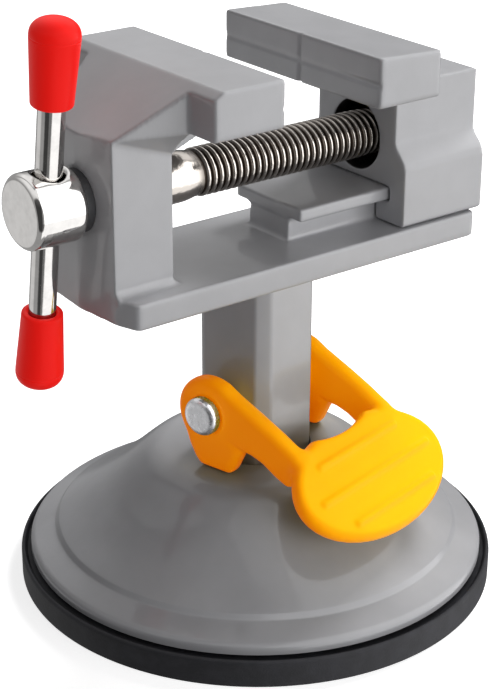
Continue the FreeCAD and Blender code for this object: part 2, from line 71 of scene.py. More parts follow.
# ---------------------------------------------------------------- places taken from the frame
PAD_LOW, PAD_HIGH = corners_of("suction_pad")
DOME_LOW, DOME_HIGH = corners_of("base_dome")
POST_LOW, POST_HIGH = corners_of("post")
SCREW_LOW, SCREW_HIGH = corners_of("lead_screw")
HEAD_LOW, HEAD_HIGH = corners_of("screw_head")
NUT_LOW, NUT_HIGH = corners_of("jaw_nut")
PIN_Z = joint_named("lever_swing")["pos_m"][2] / MM
PIN_AXIS = -Vector(joint_named("lever_swing")["axis"])
SCREW_Z = joint_named("screw_turn")["pos_m"][2] / MM
BAR_AXIS = Vector(joint_named("bar_slide")["axis"])
BAR_MIDDLE = sum(corners_of("tommy_bar")) / 2

# ---------------------------------------------------------------- camera
CAMERA_AZIMUTH = math.radians(-37.78)
CAMERA_ELEVATION = math.radians(23.964)
CAMERA_ROLL = math.radians(0.316)
CAMERA_DISTANCE = 313.0
CAMERA_TARGET = Vector((-1.5, 0.0, 41.75))
CAMERA_LENS = 96.8
CAMERA_SHIFT = (-0.0066, -0.0022)

# ---------------------------------------------------------------- studio
AMBIENT = 0.17
PANEL = 2.4                    # the big front panel, as reflections see it
CEILING = 0.8
FLOOR_GLOW = 0.75
COAT = 0.5                     # weight of the enamel's clear gloss
TOP_PLACE = (431, 115, 461)
TOP_POWER = 3.7
FRONT_PLACE = (154, -574, 133)
FRONT_POWER = 2.0

# ---------------------------------------------------------------- post
POST_HALF = 7.5                # a square tube with bevelled corners, square to the lever's pin
POST_BEVEL = 2.0
POST_EDGE = 0.5                # softening of the upright edges
SPIGOT_R = 5.25
STUD_R = 6.3
LEDGE_Z = 42.0
OPENING_R = 9.5                # round opening in the dome

# ---------------------------------------------------------------- lever
ARM_IN = 10.3
ARM_OUT = 13.7
ARM_ROUND = 1.3                # rounding of the arms' rims
SWELL = 0.45                   # the moulding's outlines stand out this much, between its round rims
EYE_R = 5.8
PIN_R = 2.05
PIN_HEAD_R = 3.3
THUMB_HALF = 18.1
THUMB_HALF_LENGTH = 10.0
THUMB_AHEAD = 25.1             # centre of the plate's top, ahead of the pin
THUMB_DROP = 7.7               # and below it
THUMB_SLOPE = math.radians(42.0)
THUMB_THICK = 3.0
GAP_FLOOR = -8.2               # where the gap between the arms ends, down the plate
GAP_BOW = 0.022                # its end is bowed
LEVER_CELL = 0.25              # grid of the lever's distance field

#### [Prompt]
Everything from the first line of the material through the line containing "OPENING_R = 9.5" is to be printed exactly; lines after that are to be left out.

#### [Full solution]
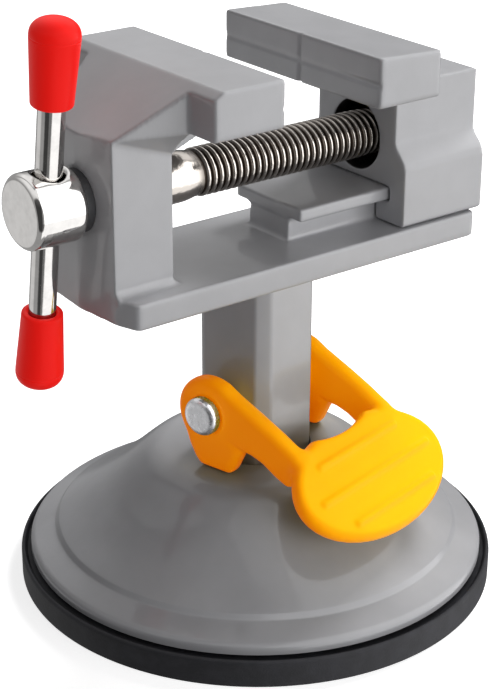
Continue the FreeCAD and Blender code for this object: part 2, from line 71 of scene.py. More parts follow.
# ---------------------------------------------------------------- places taken from the frame
PAD_LOW, PAD_HIGH = corners_of("suction_pad")
DOME_LOW, DOME_HIGH = corners_of("base_dome")
POST_LOW, POST_HIGH = corners_of("post")
SCREW_LOW, SCREW_HIGH = corners_of("lead_screw")
HEAD_LOW, HEAD_HIGH = corners_of("screw_head")
NUT_LOW, NUT_HIGH = corners_of("jaw_nut")
PIN_Z = joint_named("lever_swing")["pos_m"][2] / MM
PIN_AXIS = -Vector(joint_named("lever_swing")["axis"])
SCREW_Z = joint_named("screw_turn")["pos_m"][2] / MM
BAR_AXIS = Vector(joint_named("bar_slide")["axis"])
BAR_MIDDLE = sum(corners_of("tommy_bar")) / 2

# ---------------------------------------------------------------- camera
CAMERA_AZIMUTH = math.radians(-37.78)
CAMERA_ELEVATION = math.radians(23.964)
CAMERA_ROLL = math.radians(0.316)
CAMERA_DISTANCE = 313.0
CAMERA_TARGET = Vector((-1.5, 0.0, 41.75))
CAMERA_LENS = 96.8
CAMERA_SHIFT = (-0.0066, -0.0022)

# ---------------------------------------------------------------- studio
AMBIENT = 0.17
PANEL = 2.4                    # the big front panel, as reflections see it
CEILING = 0.8
FLOOR_GLOW = 0.75
COAT = 0.5                     # weight of the enamel's clear gloss
TOP_PLACE = (431, 115, 461)
TOP_POWER = 3.7
FRONT_PLACE = (154, -574, 133)
FRONT_POWER = 2.0

# ---------------------------------------------------------------- post
POST_HALF = 7.5                # a square tube with bevelled corners, square to the lever's pin
POST_BEVEL = 2.0
POST_EDGE = 0.5                # softening of the upright edges
SPIGOT_R = 5.25
STUD_R = 6.3
LEDGE_Z = 42.0
OPENING_R = 9.5                # round opening in the dome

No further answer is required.